▶ **Exercise aim**
Return only the lines running from the line that holds "Keep writing the" to the line that holds "ring(BAR_R - 0.4, 2.3, around)], closed=True)", including both.

▶ **Stored data**
+++
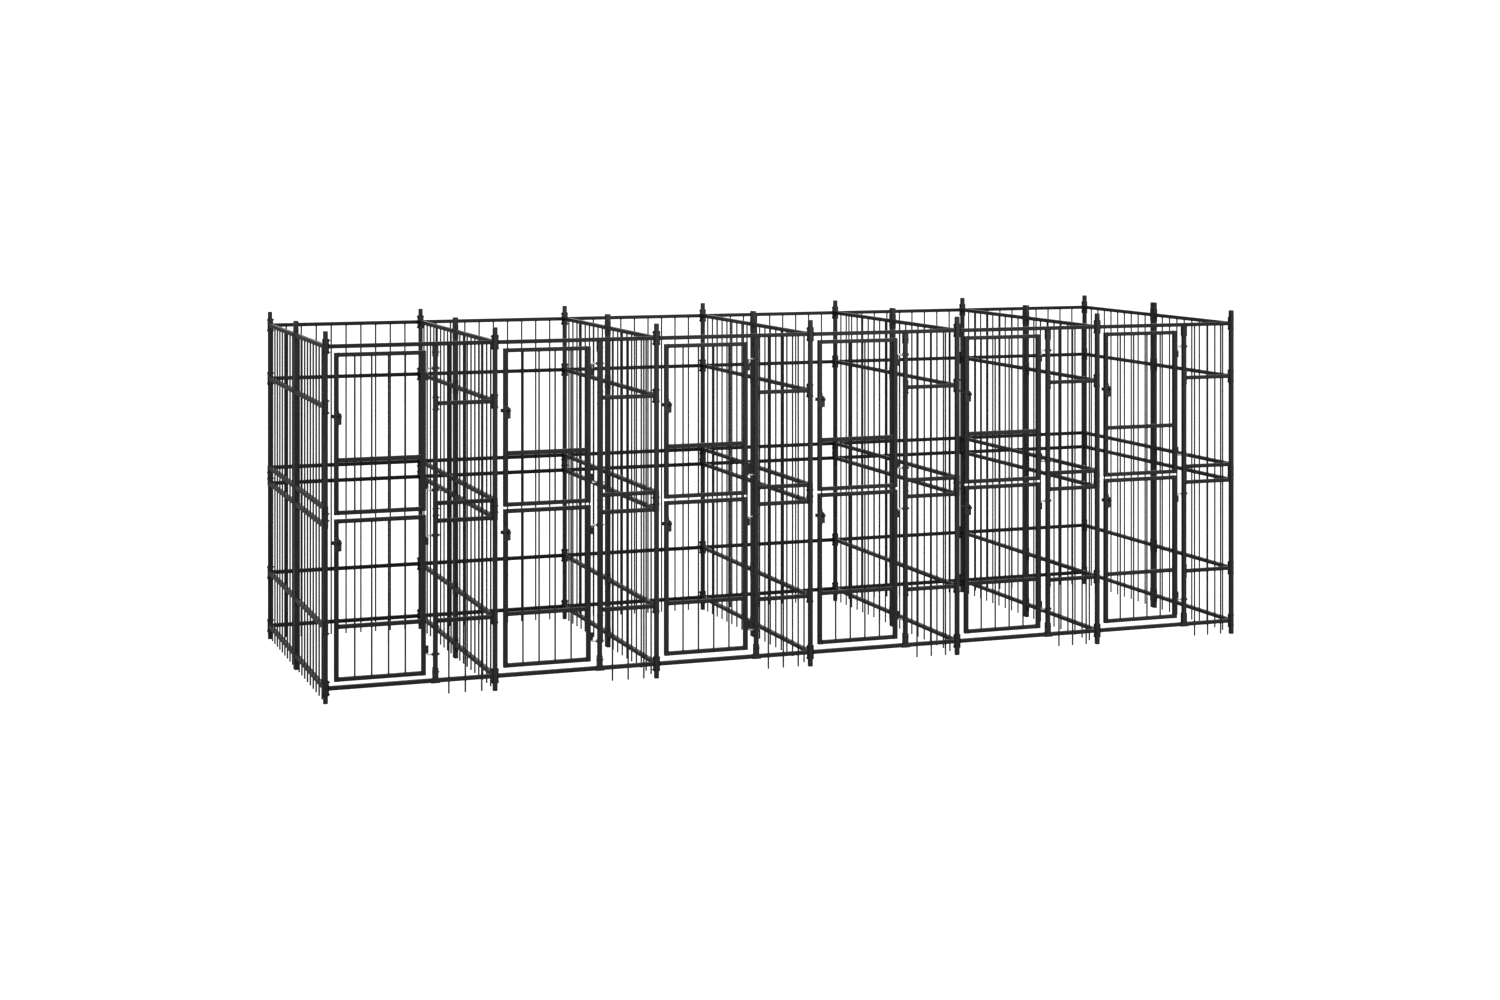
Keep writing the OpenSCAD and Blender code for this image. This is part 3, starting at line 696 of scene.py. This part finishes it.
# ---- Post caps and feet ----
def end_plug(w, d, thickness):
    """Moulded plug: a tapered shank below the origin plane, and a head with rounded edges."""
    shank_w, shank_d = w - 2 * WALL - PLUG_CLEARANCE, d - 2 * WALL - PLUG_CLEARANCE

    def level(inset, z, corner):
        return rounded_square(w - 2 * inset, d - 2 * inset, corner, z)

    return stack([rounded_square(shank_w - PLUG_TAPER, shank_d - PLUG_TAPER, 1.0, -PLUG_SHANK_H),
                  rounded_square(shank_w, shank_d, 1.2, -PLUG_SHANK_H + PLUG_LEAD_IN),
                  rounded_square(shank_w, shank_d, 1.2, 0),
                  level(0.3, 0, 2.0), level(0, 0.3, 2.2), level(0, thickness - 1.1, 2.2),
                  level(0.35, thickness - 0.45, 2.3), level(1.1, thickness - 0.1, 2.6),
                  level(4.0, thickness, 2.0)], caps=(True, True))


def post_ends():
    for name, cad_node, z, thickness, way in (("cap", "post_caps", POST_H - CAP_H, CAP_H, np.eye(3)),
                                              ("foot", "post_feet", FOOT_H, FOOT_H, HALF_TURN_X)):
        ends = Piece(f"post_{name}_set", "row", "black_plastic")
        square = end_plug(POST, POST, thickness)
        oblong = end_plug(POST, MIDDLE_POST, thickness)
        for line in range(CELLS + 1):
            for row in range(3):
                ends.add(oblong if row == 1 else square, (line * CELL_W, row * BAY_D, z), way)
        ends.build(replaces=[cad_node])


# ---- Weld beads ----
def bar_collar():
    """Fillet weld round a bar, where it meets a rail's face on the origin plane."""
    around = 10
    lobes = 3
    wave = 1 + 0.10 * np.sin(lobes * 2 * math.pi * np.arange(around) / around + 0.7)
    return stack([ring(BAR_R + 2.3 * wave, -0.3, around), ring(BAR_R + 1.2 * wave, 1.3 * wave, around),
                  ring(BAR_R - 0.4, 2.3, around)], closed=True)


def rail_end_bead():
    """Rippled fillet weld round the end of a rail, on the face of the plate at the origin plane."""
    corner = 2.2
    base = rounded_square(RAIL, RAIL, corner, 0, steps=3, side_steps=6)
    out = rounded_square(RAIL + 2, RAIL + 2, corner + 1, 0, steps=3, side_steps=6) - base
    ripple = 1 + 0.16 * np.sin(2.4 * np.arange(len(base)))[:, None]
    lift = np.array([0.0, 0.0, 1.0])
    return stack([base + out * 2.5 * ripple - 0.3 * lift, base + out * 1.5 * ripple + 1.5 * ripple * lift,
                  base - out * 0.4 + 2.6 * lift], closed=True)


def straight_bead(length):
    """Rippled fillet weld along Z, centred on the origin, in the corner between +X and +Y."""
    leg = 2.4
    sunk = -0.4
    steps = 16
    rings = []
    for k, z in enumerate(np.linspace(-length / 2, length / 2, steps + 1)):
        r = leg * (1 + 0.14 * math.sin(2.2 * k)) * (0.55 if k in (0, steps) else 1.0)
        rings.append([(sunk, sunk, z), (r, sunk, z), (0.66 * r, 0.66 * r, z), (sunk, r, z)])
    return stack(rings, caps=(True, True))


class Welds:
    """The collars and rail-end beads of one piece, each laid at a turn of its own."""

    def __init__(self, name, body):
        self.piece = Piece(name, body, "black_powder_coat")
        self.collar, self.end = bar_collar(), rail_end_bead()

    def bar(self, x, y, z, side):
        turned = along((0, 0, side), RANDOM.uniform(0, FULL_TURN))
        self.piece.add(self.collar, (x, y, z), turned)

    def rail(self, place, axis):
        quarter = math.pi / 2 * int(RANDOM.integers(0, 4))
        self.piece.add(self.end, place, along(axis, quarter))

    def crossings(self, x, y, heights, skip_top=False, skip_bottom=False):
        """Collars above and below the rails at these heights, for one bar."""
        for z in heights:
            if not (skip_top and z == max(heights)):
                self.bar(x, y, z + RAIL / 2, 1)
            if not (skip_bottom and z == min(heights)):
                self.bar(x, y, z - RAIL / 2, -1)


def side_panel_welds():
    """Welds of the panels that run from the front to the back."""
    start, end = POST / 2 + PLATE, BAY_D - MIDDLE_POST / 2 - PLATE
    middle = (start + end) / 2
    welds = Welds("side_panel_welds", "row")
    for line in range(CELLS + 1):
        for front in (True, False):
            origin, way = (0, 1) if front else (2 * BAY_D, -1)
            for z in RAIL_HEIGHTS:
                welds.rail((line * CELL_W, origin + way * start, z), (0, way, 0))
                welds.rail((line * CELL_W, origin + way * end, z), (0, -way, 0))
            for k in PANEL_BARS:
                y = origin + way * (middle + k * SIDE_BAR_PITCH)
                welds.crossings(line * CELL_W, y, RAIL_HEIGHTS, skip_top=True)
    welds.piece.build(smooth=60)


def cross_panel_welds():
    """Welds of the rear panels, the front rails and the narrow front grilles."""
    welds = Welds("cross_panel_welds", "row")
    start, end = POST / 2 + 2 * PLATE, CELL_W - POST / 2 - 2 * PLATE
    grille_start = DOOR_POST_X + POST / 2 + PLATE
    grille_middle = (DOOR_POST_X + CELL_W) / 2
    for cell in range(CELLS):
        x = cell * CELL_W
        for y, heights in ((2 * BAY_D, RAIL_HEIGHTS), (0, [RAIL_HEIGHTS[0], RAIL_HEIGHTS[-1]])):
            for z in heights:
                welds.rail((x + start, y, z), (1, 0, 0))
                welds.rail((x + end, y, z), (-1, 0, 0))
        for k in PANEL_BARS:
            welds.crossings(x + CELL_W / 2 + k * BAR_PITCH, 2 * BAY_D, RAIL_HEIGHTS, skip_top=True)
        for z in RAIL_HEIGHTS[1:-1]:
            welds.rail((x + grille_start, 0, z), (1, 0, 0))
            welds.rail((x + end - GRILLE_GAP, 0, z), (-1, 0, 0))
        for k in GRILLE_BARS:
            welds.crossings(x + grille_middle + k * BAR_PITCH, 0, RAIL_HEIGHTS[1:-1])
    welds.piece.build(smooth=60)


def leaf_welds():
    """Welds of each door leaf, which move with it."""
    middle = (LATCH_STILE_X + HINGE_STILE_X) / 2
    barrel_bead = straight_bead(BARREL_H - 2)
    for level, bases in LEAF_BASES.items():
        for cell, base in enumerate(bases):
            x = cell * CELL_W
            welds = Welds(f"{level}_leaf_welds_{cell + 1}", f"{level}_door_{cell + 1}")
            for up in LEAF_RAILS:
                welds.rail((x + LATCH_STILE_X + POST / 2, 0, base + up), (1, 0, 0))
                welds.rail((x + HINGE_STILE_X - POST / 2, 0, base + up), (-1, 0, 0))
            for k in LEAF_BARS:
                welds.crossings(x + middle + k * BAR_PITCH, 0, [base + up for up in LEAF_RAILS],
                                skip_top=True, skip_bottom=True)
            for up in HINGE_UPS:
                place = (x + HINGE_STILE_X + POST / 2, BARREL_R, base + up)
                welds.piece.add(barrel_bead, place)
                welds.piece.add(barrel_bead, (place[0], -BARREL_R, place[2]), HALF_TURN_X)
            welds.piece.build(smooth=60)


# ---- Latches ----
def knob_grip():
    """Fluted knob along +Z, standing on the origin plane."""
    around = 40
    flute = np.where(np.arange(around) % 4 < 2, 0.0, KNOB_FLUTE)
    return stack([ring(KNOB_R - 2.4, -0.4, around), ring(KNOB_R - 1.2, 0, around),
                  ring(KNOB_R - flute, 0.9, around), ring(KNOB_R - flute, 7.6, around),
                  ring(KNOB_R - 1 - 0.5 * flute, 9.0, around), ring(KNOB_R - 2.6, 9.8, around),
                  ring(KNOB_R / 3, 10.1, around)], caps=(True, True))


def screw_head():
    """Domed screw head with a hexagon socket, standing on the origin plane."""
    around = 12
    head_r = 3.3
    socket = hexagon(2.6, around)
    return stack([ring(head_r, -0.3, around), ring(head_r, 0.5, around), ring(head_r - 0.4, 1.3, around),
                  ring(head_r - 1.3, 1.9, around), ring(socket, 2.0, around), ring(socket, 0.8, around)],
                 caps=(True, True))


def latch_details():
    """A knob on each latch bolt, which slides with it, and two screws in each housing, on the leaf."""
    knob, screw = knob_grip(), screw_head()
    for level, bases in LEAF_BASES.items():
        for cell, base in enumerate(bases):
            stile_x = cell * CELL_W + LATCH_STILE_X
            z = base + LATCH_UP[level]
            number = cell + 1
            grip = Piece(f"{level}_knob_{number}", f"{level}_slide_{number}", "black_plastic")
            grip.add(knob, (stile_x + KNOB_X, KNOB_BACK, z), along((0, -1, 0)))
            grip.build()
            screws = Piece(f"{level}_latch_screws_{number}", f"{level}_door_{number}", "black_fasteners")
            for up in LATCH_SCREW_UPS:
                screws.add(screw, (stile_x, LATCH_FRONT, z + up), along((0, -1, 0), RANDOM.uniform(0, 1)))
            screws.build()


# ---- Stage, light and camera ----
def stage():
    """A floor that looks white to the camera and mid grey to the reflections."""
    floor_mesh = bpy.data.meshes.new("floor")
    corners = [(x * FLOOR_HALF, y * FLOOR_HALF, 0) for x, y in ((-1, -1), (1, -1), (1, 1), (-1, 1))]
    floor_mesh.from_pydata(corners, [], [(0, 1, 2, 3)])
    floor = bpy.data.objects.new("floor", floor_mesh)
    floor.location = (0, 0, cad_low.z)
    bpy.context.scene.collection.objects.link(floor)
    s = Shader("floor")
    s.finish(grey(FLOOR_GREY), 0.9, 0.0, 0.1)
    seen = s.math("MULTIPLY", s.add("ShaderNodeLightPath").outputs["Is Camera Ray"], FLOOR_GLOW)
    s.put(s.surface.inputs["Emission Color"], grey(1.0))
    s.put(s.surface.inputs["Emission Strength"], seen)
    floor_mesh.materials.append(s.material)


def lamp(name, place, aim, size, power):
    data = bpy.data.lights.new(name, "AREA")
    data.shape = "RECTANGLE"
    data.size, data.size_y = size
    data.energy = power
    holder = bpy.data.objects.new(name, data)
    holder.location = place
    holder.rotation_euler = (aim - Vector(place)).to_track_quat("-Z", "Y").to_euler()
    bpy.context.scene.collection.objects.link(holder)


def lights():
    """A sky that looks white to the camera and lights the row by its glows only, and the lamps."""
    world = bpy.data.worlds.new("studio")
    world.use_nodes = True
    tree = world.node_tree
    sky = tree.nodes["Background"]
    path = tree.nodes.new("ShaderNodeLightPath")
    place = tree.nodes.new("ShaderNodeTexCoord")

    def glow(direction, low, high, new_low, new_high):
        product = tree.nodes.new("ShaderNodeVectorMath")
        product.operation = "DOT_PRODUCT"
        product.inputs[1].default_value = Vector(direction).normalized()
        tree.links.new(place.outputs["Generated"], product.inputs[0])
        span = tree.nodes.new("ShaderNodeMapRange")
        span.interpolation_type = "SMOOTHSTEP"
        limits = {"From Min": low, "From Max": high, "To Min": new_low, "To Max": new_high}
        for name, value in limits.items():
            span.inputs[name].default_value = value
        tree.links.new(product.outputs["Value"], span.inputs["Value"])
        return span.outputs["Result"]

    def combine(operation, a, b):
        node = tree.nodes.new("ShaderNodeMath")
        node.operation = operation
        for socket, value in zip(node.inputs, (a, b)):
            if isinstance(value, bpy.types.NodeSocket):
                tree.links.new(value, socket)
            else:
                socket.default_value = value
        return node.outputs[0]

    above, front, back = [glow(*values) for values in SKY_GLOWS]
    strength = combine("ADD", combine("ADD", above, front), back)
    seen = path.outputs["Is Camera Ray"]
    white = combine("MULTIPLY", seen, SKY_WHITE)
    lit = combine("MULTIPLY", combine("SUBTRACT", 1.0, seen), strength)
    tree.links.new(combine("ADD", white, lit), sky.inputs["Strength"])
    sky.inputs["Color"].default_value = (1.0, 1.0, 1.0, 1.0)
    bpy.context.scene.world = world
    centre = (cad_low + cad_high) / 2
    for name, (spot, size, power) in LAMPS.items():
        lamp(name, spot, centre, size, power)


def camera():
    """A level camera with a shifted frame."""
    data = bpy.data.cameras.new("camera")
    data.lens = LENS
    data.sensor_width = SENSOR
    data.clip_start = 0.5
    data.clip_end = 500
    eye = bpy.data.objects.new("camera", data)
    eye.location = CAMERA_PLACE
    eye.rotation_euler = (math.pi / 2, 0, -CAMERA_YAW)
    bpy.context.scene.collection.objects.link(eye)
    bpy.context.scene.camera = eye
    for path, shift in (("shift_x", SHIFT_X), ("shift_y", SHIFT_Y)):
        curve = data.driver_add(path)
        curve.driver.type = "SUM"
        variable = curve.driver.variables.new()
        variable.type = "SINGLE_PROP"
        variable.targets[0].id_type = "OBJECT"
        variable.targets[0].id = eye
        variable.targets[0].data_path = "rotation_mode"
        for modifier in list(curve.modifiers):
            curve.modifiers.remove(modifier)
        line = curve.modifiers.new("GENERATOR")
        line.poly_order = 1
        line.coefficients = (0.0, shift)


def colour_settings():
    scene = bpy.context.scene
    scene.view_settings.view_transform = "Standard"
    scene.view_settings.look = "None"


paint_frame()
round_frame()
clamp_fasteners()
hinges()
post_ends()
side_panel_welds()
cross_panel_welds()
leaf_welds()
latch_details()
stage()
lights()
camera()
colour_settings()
+++
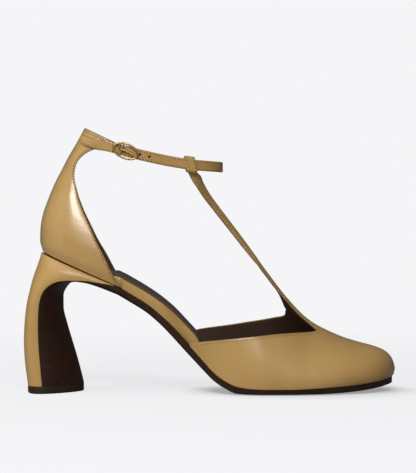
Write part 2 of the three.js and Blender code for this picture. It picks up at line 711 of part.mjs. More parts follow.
+++
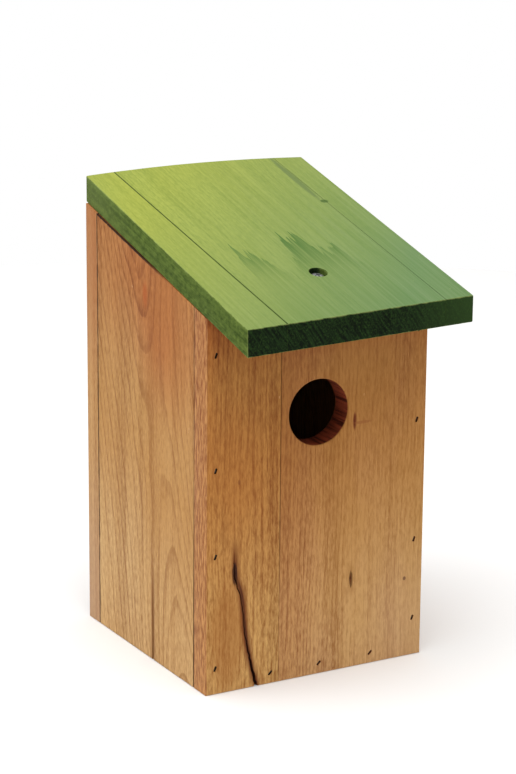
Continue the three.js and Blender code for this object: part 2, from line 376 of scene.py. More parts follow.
+++
▶ **The output**
Keep writing the OpenSCAD and Blender code for this image. This is part 3, starting at line 696 of scene.py. This part finishes it.
# ---- Post caps and feet ----
def end_plug(w, d, thickness):
    """Moulded plug: a tapered shank below the origin plane, and a head with rounded edges."""
    shank_w, shank_d = w - 2 * WALL - PLUG_CLEARANCE, d - 2 * WALL - PLUG_CLEARANCE

    def level(inset, z, corner):
        return rounded_square(w - 2 * inset, d - 2 * inset, corner, z)

    return stack([rounded_square(shank_w - PLUG_TAPER, shank_d - PLUG_TAPER, 1.0, -PLUG_SHANK_H),
                  rounded_square(shank_w, shank_d, 1.2, -PLUG_SHANK_H + PLUG_LEAD_IN),
                  rounded_square(shank_w, shank_d, 1.2, 0),
                  level(0.3, 0, 2.0), level(0, 0.3, 2.2), level(0, thickness - 1.1, 2.2),
                  level(0.35, thickness - 0.45, 2.3), level(1.1, thickness - 0.1, 2.6),
                  level(4.0, thickness, 2.0)], caps=(True, True))


def post_ends():
    for name, cad_node, z, thickness, way in (("cap", "post_caps", POST_H - CAP_H, CAP_H, np.eye(3)),
                                              ("foot", "post_feet", FOOT_H, FOOT_H, HALF_TURN_X)):
        ends = Piece(f"post_{name}_set", "row", "black_plastic")
        square = end_plug(POST, POST, thickness)
        oblong = end_plug(POST, MIDDLE_POST, thickness)
        for line in range(CELLS + 1):
            for row in range(3):
                ends.add(oblong if row == 1 else square, (line * CELL_W, row * BAY_D, z), way)
        ends.build(replaces=[cad_node])


# ---- Weld beads ----
def bar_collar():
    """Fillet weld round a bar, where it meets a rail's face on the origin plane."""
    around = 10
    lobes = 3
    wave = 1 + 0.10 * np.sin(lobes * 2 * math.pi * np.arange(around) / around + 0.7)
    return stack([ring(BAR_R + 2.3 * wave, -0.3, around), ring(BAR_R + 1.2 * wave, 1.3 * wave, around),
                  ring(BAR_R - 0.4, 2.3, around)], closed=True)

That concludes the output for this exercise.